# Essential Libraries in Python

## NumPy (Numerical Python)
- Provides data structures, algorithms, and library glue needed for more scientified application.
- Based around a multidimensional array object, `ndarray`.
- Used as a container for data for be passed between algorithms and libraries.

## pandas (panel data)
- High-level data structures and functions to make it easier to work with **tabular** data.
- **Primary Objects**:
  - `DataFrame`: Tabular, column-oriented data structures with row and column labels.
  - `Series`: One-dimensional labelled array object.
- Blend array-computing ideas of NumPy with data-manipulation capabilities of spreadsheets and relational databases.

## Matplotlib 
- Python library for producing plots and other two-dimensional data visualizations.

## IPython and Jupyter
IPython - Designed to maximize productivity in both interactive computing and software development.
- Encourages *execute-explore* workflow, rather than *edit-compile-run* workflow.
- Data analysis is typically exploration, trial and error, and iteration.

## SciPy
SciPy is a collection of packages address different standard problem domains in scientific computing. They include:
- `scipy.integrate`: Numerical integration routines and different equation solvers.
- `scipy.linalg`: Linear algebra routines, maxtrix decompositions
- `scipy.optimize`: Function optimizers and root finding algorithms
- `scipy.signal`: Signal processing tools
- `scipy.sparse`: Sparse matrices and spare linear system solvers
- `scipy.special`: Wrapper around SPECFUN (Fortran library with common math functions)
- `scipy.stats`: Stats

## scikit-learn
- ML toolkit for Python Programers. Includes submodules for:
  - Classification: SVM, nearest neighbors, random forest, logistic regression, etc.
  - Regression: Lasso, ridge regression, etc.
  - Clustering: k-means, spectral clustering, etc.
  - Dimensionality reduction
  - Model selection: Grid search, cross-validation, metrics
  - Preprocessing: Feature extraction, normalization

## statsmodel
statsmodel is a statistical analysis packaged.
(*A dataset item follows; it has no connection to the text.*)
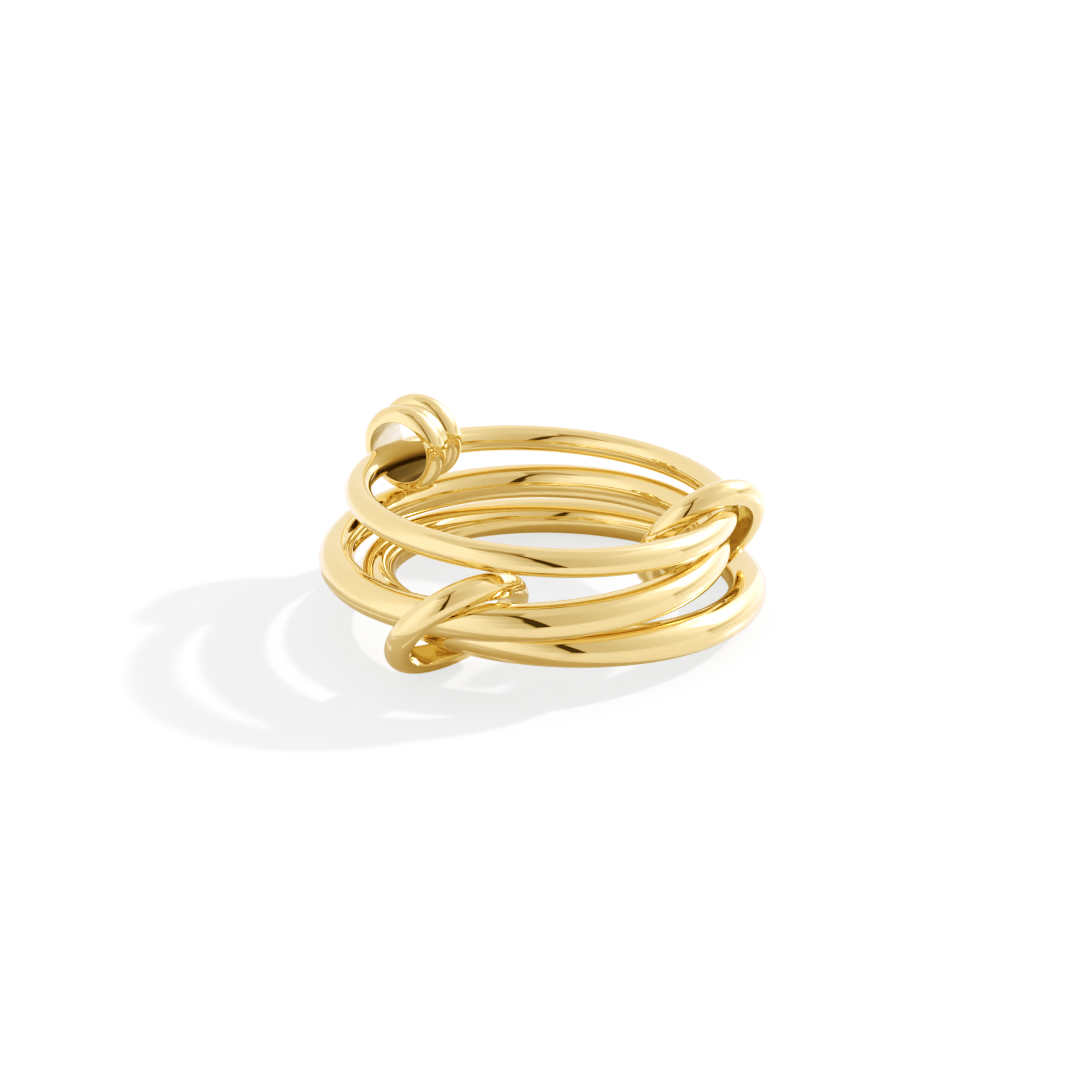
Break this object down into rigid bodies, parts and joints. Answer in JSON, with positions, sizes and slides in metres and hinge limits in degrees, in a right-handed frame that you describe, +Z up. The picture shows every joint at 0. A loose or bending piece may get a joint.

Contains packages for classical statistics and economometrics:
- Regression Models
- Analysis of Variance (ANOVA)
- Time Series Analysis: AR, ARMA, ARIMA, VAR, etc.
- Nonparametric Methods
- Visualization of statistical model results

# General Tasks in Data Analysis
- <u>Interacting with outside world</u>: Reading and writing with different file stormats and data stores.
- <u>Preparation</u>: Cleaning, combining, normalizing, reshaping, slicing and dicing, transforming data for analysis.
- <u>Transformation</u>: Applying mathematical and statistical operations to groups of datasets to derive new datasets.
- <u>Modeling and Computation</u>: Connecting your data to statistical models, machine learning algorithms, or other computational tools.
- <u>Presentation</u>: Creating interactive or static graphical visualization or textual summaries.